If caught, the owners of the most environmentally offensive cars and trucks would receive letters informing them that the government would pay to fix or scrap their vehicles. The South Coast district estimates that 10,000 to 20,000 of the dirtiest vehicles would be detected. Smog regulators lack the authority to order drivers to dump dirty cars, but they can offer incentives.

California officials estimate that the dirtiest 10% of all cars and trucks — mostly older vehicles — spew out roughly 50% of the state's smog-forming emissions from vehicles. By the end of this decade, three-fourths of emissions from vehicles will be from older cars and trucks, state officials estimate.

Studies have shown that scrapping high-polluting vehicles is among the most cost-effective ways of cleaning the air — far cheaper than additional controls on power plants and refineries. Yet politicians and state officials have failed for years to get the dirtiest cars off the streets.

"You can't meet our air quality goals without addressing this problem," said Victor Weisser, chairman of California's Inspection and Maintenance Review Committee, which oversees the state's smog-check program.

"We have made great strides with cleaner gasoline and new engines, but you can't make bigger reductions until you get some of these cars off the road," he said. "And unless we do something, these cars from the 1980s are going to be on the road a long time."
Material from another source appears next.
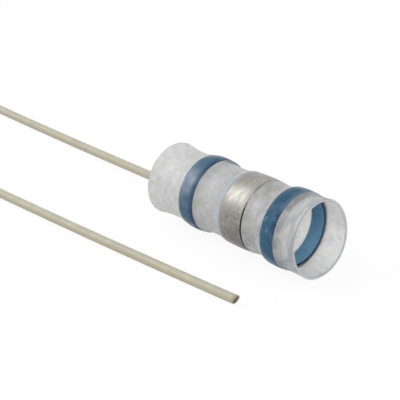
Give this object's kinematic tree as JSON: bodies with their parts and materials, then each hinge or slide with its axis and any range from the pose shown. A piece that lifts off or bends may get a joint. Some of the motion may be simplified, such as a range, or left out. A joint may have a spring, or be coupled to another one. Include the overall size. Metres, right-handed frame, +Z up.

Smog regulators are expected to give formal approval to the program next month, and enough sensors to scan a million cars — one in 10 cars in Southern California — would begin work early next year.

Air officials, fearing that motorists with dirty cars would try to avoid the sensors, won't disclose where they will be, other than saying most will be along freeway ramps. Perhaps as few as a dozen would be required, because each one can scan thousands of vehicles a day, and they will be moved from place to place, officials said.

Past efforts to focus on the dirtiest cars and trucks have been stalled by political opposition. Some opponents have complained that poor families who can least afford new cars would be hurt most by any move to target high-polluting vehicles. Other opponents have raised concerns that sensors would invade people's privacy.

In an attempt to allay privacy concerns, air pollution officials plan to hire a nonprofit group to send the mailings and deal with vehicle owners. The information on whose cars turned up as high polluters will be maintained in a database separate from motorists' regular state records, officials said.

Even as local smog regulators are moving ahead with the remote-sensor idea, state air quality officials have doubts about it. Some have questioned the accuracy of remote-sensing equipment, fearing that it will finger the wrong drivers by mistake. Southern California air regulators, by contrast, say the technology, which is now being used in Texas and Maryland, has a good track record.

Some critics of California's smog-control tactics say the real reason the state has failed to address the problem of dirty, older cars is that doing so would require officials to acknowledge that the smog-check program is not working.

Ten million cars and trucks are tested every year in California to ensure that they do not emit excessive pollution. Cars built in 1976 or before are exempt, as are cars newer than six years old. All other cars must be tested every other year to have vehicle registrations renewed. In most cases, cars that fail must be repaired so they will pass inspection.

A 2001 report by the National Academy of Sciences found smog-check programs generally failed to deliver the predicted pollution reductions, though it noted that they had made a positive impact.

In California, an evaluation of the state program found that in 1999 it was achieving only 36% of the reductions state regulators had predicted. Changes have produced marked improvements, but the program is still falling short of expectations.

"Smog check is like trying to stop drunk driving by giving everyone a sobriety test once a year at the DMV," said Joel Schwartz, a former executive officer of the committee that oversees the smog-check program and now a visiting scholar with the American Enterprise Institute, a free-market think tank.

"We have known for at least 20 years that these inspection programs do not work particularly well," Schwartz said. "The evidence has been overwhelming that they are failing to repair the high-polluting cars. There is fraud. And yet they have been popular with regulators and activists."

The smog-check program has been plagued by fraud since its inception in 1984. In the last decade, state investigations have uncovered dozens of private smog-check stations engaged in "clean piping," a practice in which emissions from a cleaner vehicle are illegally used to substitute for one that could not pass the inspections. In many cases, investigators have found that smog station technicians charged extra money on the side without the knowledge of a shop's owners.

Outside reviews of the program, conducted by pulling over motorists after they have received smog checks, have also found evidence of what critics call the "clean for a day" problem: cars that have been rigged by technicians to get through the test, only to fall back into disrepair within days.